* _Task to complete_: From the top of the records below down to the line containing "return j == slot", reproduce every line exactly.

* _Records shown_:

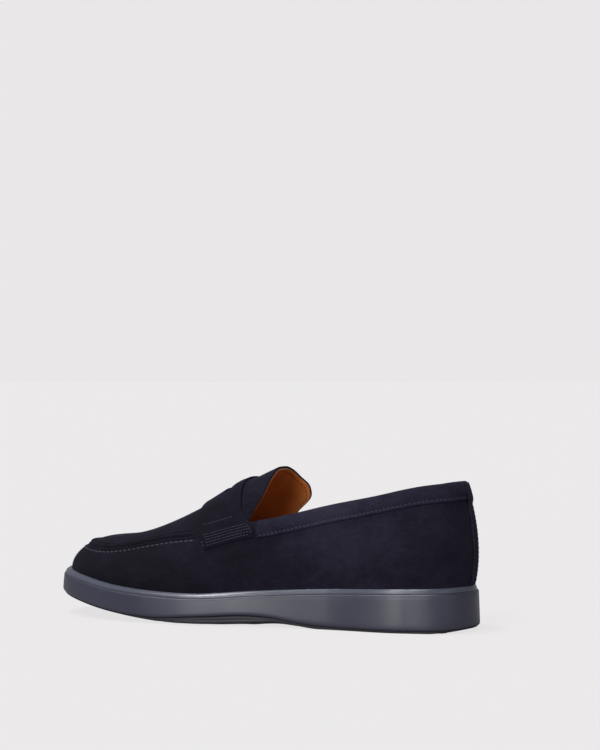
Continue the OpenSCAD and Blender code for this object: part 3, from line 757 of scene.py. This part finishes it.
def strap():
    """Saddle strap over the instep, with a lens-shaped slot across its crest."""
    slot_from = 2 - SLOT_HALF / INSTEP_TURN
    w = np.concatenate([np.linspace(0, 1.06, 22), np.linspace(1.06, slot_from, 20)[1:],
                        np.linspace(slot_from, 2, 34)[1:]])
    across, side = there_and_back(w)
    # The slot's middle and its half opening, as shares of the strap's width
    middle = 0.6
    x = (2 - across) * INSTEP_TURN / SLOT_HALF
    h = 0.004 + 0.128 * np.sqrt(np.clip(1 - x**2, 0, 1))
    front = np.linspace(0, 1, 14)[None, :] * (middle - h)[:, None]
    back = (middle + h)[:, None] + np.linspace(0, 1, 11)[None, :] * (1 - middle - h)[:, None]
    shares = np.concatenate([front, back], 1)
    y1, y2 = at(STRAP_FRONT, across)[:, None], at(STRAP_BACK, across)[:, None]
    y = y1 + (y2 - y1) * shares
    k = side[:, None] * station_at(y)
    a = strap_angle(k, across[:, None] * np.ones_like(y))
    skived = skive(across) + 0.2 * (1 - smooth((across - 0.7) / 0.4))
    rear = 0.5 * smooth((shares - 0.8) / 0.2) * smooth((across - 0.9) / 0.2)[:, None]
    lift = STRAP_LIFT + SUEDE / 2 + (at(STRAP_RISE, across) - skived)[:, None] - rear
    grid = skin(k, a, lift)
    n, m = grid.shape[:2]
    slot = front.shape[1] - 1

    def skip(i, j):
        return j == slot and min(across[i], across[i + 1]) >= slot_from - 1e-9

    make("strap_suede", grid.reshape(-1, 3), grid_faces(n, m, skip=skip), STRAP_LOOK, "suede",
         ["strap"], bevel=0.42, solid=SUEDE)


def arch(y1, low, back, foot=0.0):
    """Grid over the instep from y1 to a distance back from the tongue's free edge.

    Its sides lie low degrees below the wall's upper edge; foot is their w on the free edge.
    """
    share, side = there_and_back(np.linspace(0, 1, 56))
    lobe = foot + (1 - foot) * share
    end = at(TONGUE_EDGE, np.where(side > 0, lobe, 2 - lobe)) - back
    t = np.linspace(0, 1, 26)
    y = y1 + (end[:, None] - y1) * t[None, :]
    k = side[:, None] * station_at(y)
    start = drop_angle(k, 0) - math.radians(low)
    a = start + (HALF_PI - start) * share[:, None]
    flare = at(TONGUE_FLARE, lobe)[:, None] * np.maximum(0, (y + 14) / 30) ** 1.2
    return k, a, flare


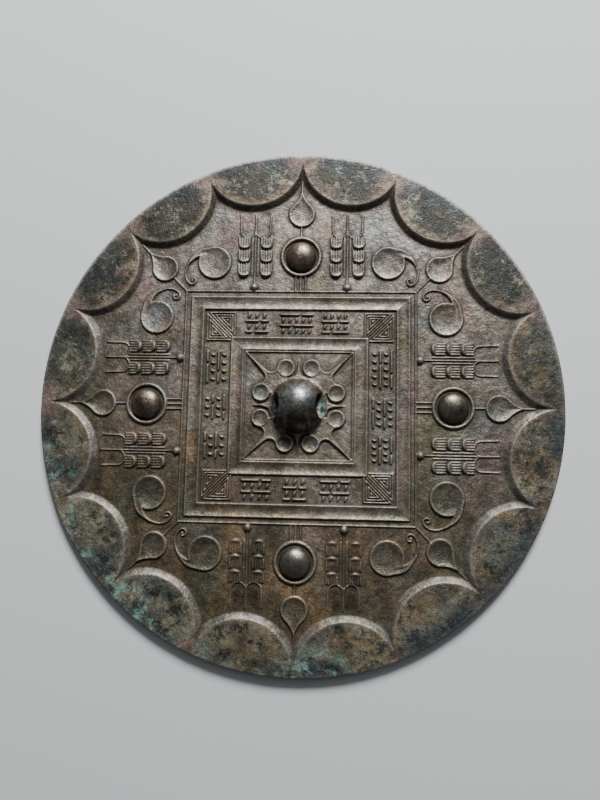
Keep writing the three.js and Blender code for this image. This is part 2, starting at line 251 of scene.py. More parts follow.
# Rim: its height from 0 to 1 with the sloping inner edges of the arc fields and the band outside
# the cusps, the places that belong to no field, and the distance outside the nearest field
def rim_share():
    share = smooth(CUSP_R - 0.25, CUSP_R + 0.35, np.hypot(X, Y))
    beside = np.full_like(X, 99)
    for i in range(ARCS):
        angle = (2 * i + 1) * math.pi / ARCS
        c, s = math.cos(angle), math.sin(angle)
        outside = np.hypot(X - TOP_CENTRE * c, Y - TOP_CENTRE * s) - TOP_R
        t = np.clip(1 - outside / SLOPE_RUN, 0, 1)
        share = np.maximum(share, 0.8 * t + 0.2 * t * t * (3 - 2 * t))
        beside = np.minimum(beside, outside)
    return share, (beside > 0.12) & (np.hypot(X, Y) < CUSP_R + 0.1), beside


def band(m, low, high):
    middle, half = (low + high) / 2, (high - low) / 2
    aside = np.abs(m - middle)
    hollow = BAND_HOLLOW * np.clip(1 - (aside / (half - BAND_LIP)) ** 2, 0, 1)
    return smooth(0, 0.25, half - aside) * (BAND_HEIGHT - hollow)


def frames():
    m = np.maximum(np.abs(X), np.abs(Y))
    field = np.maximum(band(m, *INNER_BAND), band(m, *OUTER_BAND))
    for low, high in (FINE_LINE, OUTER_RIDGE):
        field = np.maximum(field, LINE_HEIGHT * crest(m - (low + high) / 2, (high - low) / 2 + 0.05))
    return field


# Corner squares of the inscription: nested triangles on both sides of a diagonal
def hatch(field):
    pitch, first, half, apart = 0.75, 0.24, 0.29, 0.2

    def height(x, y):
        upper = np.minimum(np.minimum(x - CORNER_LOW, CORNER_HIGH - y), (y - x - apart) / math.sqrt(2))
        lower = np.minimum(np.minimum(y - CORNER_LOW, CORNER_HIGH - x), (x - y - apart) / math.sqrt(2))
        d = np.maximum(upper, lower)
        ridges = np.max([crest(d - first - pitch * k, half) for k in range(4)], axis=0)
        return np.where(np.maximum(x, y) > INNER_BAND[1], 0.55 * ridges, 0)
    paint(field, (CORNER_LOW - 1, CORNER_HIGH + 1) * 2, height)


# Inscription places: rows of plain strokes, dashes and leaning ticks in turn, that touch nowhere.
# Each place has its two ends along its side, as shares of the way to the corner square.
PLACES = [
    [(-0.85, -0.49), (-0.31, 0.21), (0.34, 0.76)],
    [(-0.83, -0.43), (-0.23, 0.15), (0.33, 0.84)],
    [(-0.80, -0.35), (-0.15, 0.21), (0.39, 0.85)],
    [(-0.87, -0.28), (-0.12, 0.33), (0.46, 0.87)],
]


def ticks(left, right, v):
    count = max(2, round((right - left) / TICK_PITCH))
    pitch = (right - left) / count
    middles = [left + (k + 0.5) * pitch for k in range(count)]
    return [((u - TICK_LEAN, v - TICK_RISE), (u + TICK_LEAN, v + TICK_RISE)) for u in middles]


def dashes(left, right, v, share):
    split = left + (right - left) * share
    return [((left + DASH_INSET, v), (split - DASH_GAP, v)), ((split + DASH_GAP, v), (right - DASH_INSET, v))]


def inscription(field):
    for side, places in enumerate(PLACES):
        c, s = round(math.cos(side * math.pi / 2)), round(math.sin(side * math.pi / 2))
        for place, (start, end) in enumerate(places):
            left, right = start * CORNER_LOW, end * CORNER_LOW
            v = ROWS_START
            for row in range(ROWS):
                leaning = (row + place + side) % 2
                reach = TICK_REACH if leaning else DASH_REACH
                v += reach
                marks = ticks(left, right, v) if leaning else dashes(left, right, v, DASH_SPLITS[row])
                v += reach + ROW_GAP
                for a, b in marks:
                    bar(field, *[(u * c - w * s, u * s + w * c) for u, w in (a, b)])


# One point of a round stretch
def on_circle(centre, radius, angle):
    return centre[0] + radius * math.cos(angle), centre[1] + radius * math.sin(angle)


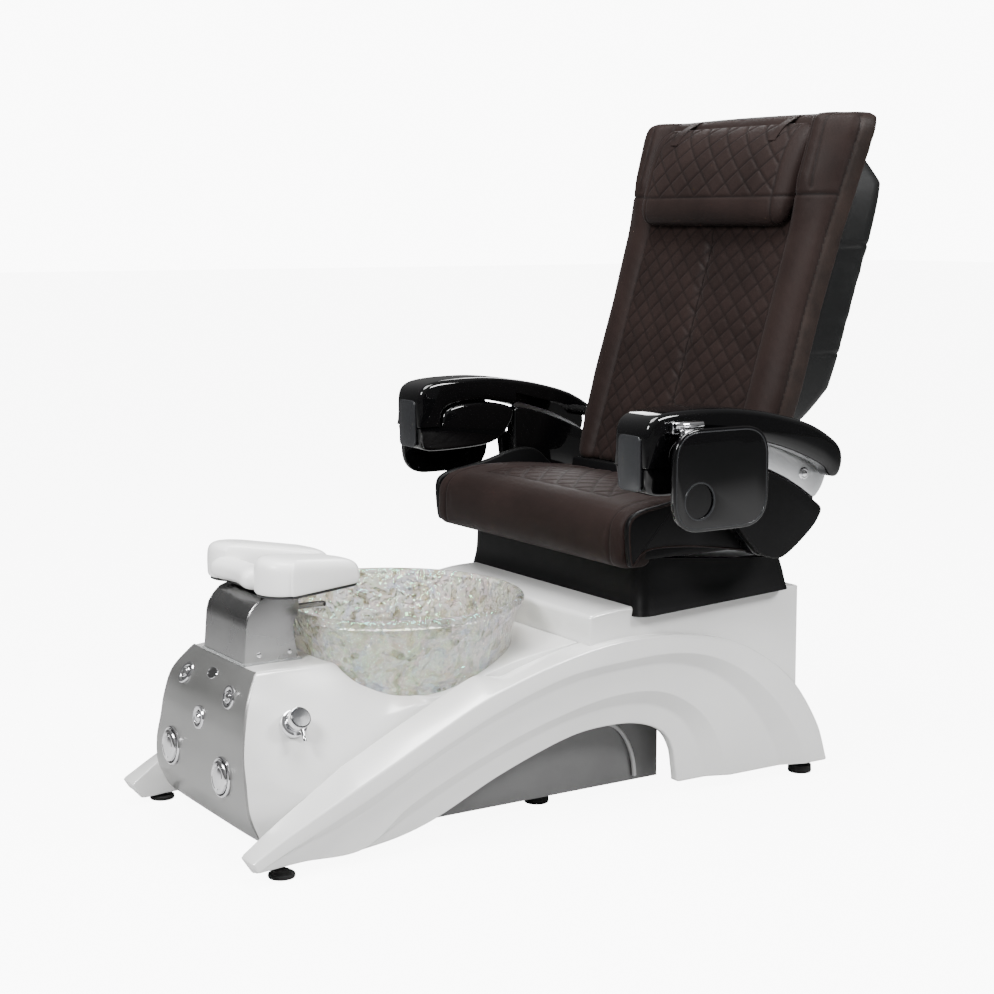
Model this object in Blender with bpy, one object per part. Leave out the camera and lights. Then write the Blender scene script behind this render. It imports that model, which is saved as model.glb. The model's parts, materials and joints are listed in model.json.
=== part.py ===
"""Pedicure spa chair: moulded base with a glass foot bowl, and a reclining massage seat.

Metres, +Z up. The client faces -Y, where the foot bowl and the control panel are;
+X is the client's left. The origin is on the floor under the middle of the chair.
"""
import math

import bmesh
import bpy
from mathutils import Matrix, Vector
from mathutils.geometry import interpolate_bezier

# ---- driving dimensions -------------------------------------------------------
GAP = 0.0003                 # clearance between faces that touch
INNER_X = 0.250              # half-width between the two side arches
ARCH_X = 0.312               # outer face of the side arches
TUB_TOP = 0.338              # top of the nose that carries the column
PEDESTAL_X = 0.289
PEDESTAL_TOP = 0.403
PEDESTAL_REAR = 0.5075
TUB_REAR = -0.0135
PEDESTAL_FRONT = -0.012
BOWL_Y = -0.295
BOWL_RIM = 0.422
BOWL_WALL = 0.010
COLUMN_X = 0.087
SEAT_X = 0.338
SEAT_FRONT = 0.0215
RECLINE_AXIS = (0.0, 0.400, 0.600)
PAD_TOE = (.103, -.563)         # middle of a foot pad's front end
PAD_HEEL = (.060, -.436)        # middle of its rear end
PAD_HALF = .052                 # half the pad's width
PAD_DROP = -.136                # slope of the pad's top, front to rear
SWEEP_RADIUS = .0720            # room the arm's end needs to swing round its bolt
LEVER_RADIUS = .024             # the lever's eye round the bolt
CUP_RADIUS = .033               # the tray's round cup recess
RECLINE_SLOPE = 0.305        # the back leans this far rearward for each metre up
SHELL_DEPTH = 0.114          # of the back's rear shell, behind the padded front
ARM_PIVOT = (0.405, 0.653)   # y and z of the arm rests' pivot bolts
ARM_INNER, ARM_OUTER = 0.356, 0.457
TRAY_HINGE = (0.4745, 0.772)   # x and z of the side trays' hinge pins
SIDES = (("left", 1.0), ("right", -1.0))

WHITE = ("white_gelcoat", (0.83, 0.83, 0.82), 0.18, 0.0)
SILVER = ("silver_panel", (0.56, 0.56, 0.55), 0.30, 0.6)
STEEL = ("brushed_steel", (0.45, 0.45, 0.45), 0.28, 1.0)
CHROME = ("chrome", (0.80, 0.80, 0.82), 0.06, 1.0)
GLASS = ("crystal_glass", (0.86, 0.88, 0.84), 0.05, 0.0)
GREY = ("grey_liner", (0.20, 0.20, 0.20), 0.45, 0.0)
GLOSS = ("gloss_black", (0.010, 0.010, 0.011), 0.06, 0.0)
BLACK = ("matt_black", (0.020, 0.020, 0.021), 0.45, 0.0)
LEATHER = ("brown_leather", (0.040, 0.022, 0.018), 0.42, 0.0)
PAD = ("white_pad", (0.86, 0.86, 0.85), 0.30, 0.0)
RUBBER = ("black_rubber", (0.015, 0.015, 0.015), 0.70, 0.0)
ZINC = ("zinc_steel", (0.50, 0.51, 0.52), 0.35, 0.9)


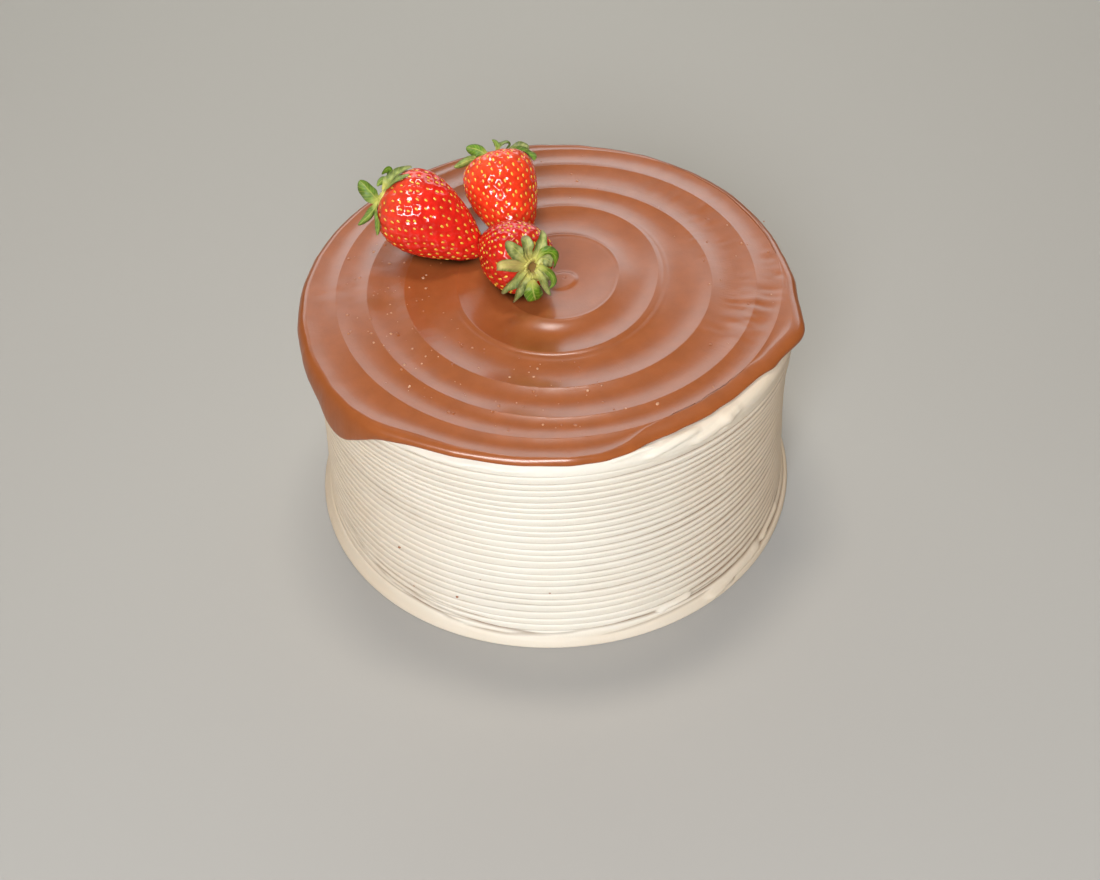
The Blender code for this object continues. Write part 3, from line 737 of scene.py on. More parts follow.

* _Task response_:
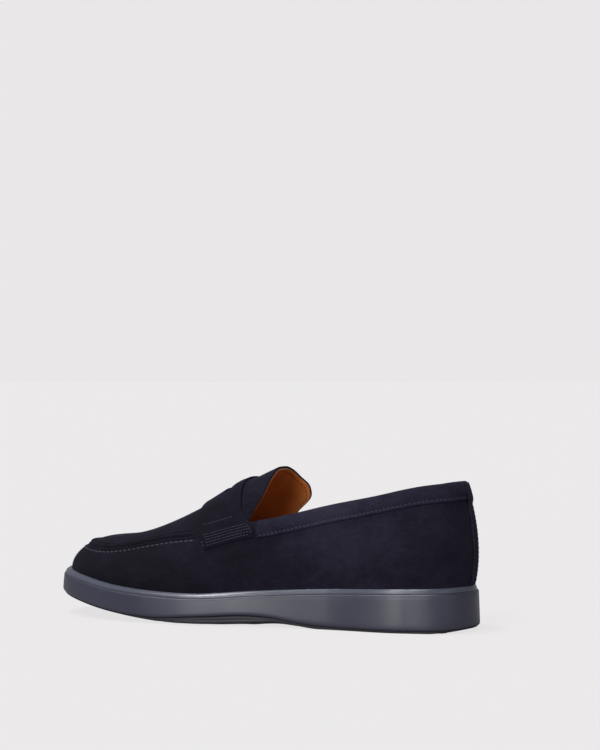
Continue the OpenSCAD and Blender code for this object: part 3, from line 757 of scene.py. This part finishes it.
def strap():
    """Saddle strap over the instep, with a lens-shaped slot across its crest."""
    slot_from = 2 - SLOT_HALF / INSTEP_TURN
    w = np.concatenate([np.linspace(0, 1.06, 22), np.linspace(1.06, slot_from, 20)[1:],
                        np.linspace(slot_from, 2, 34)[1:]])
    across, side = there_and_back(w)
    # The slot's middle and its half opening, as shares of the strap's width
    middle = 0.6
    x = (2 - across) * INSTEP_TURN / SLOT_HALF
    h = 0.004 + 0.128 * np.sqrt(np.clip(1 - x**2, 0, 1))
    front = np.linspace(0, 1, 14)[None, :] * (middle - h)[:, None]
    back = (middle + h)[:, None] + np.linspace(0, 1, 11)[None, :] * (1 - middle - h)[:, None]
    shares = np.concatenate([front, back], 1)
    y1, y2 = at(STRAP_FRONT, across)[:, None], at(STRAP_BACK, across)[:, None]
    y = y1 + (y2 - y1) * shares
    k = side[:, None] * station_at(y)
    a = strap_angle(k, across[:, None] * np.ones_like(y))
    skived = skive(across) + 0.2 * (1 - smooth((across - 0.7) / 0.4))
    rear = 0.5 * smooth((shares - 0.8) / 0.2) * smooth((across - 0.9) / 0.2)[:, None]
    lift = STRAP_LIFT + SUEDE / 2 + (at(STRAP_RISE, across) - skived)[:, None] - rear
    grid = skin(k, a, lift)
    n, m = grid.shape[:2]
    slot = front.shape[1] - 1

    def skip(i, j):
        return j == slot and min(across[i], across[i + 1]) >= slot_from - 1e-9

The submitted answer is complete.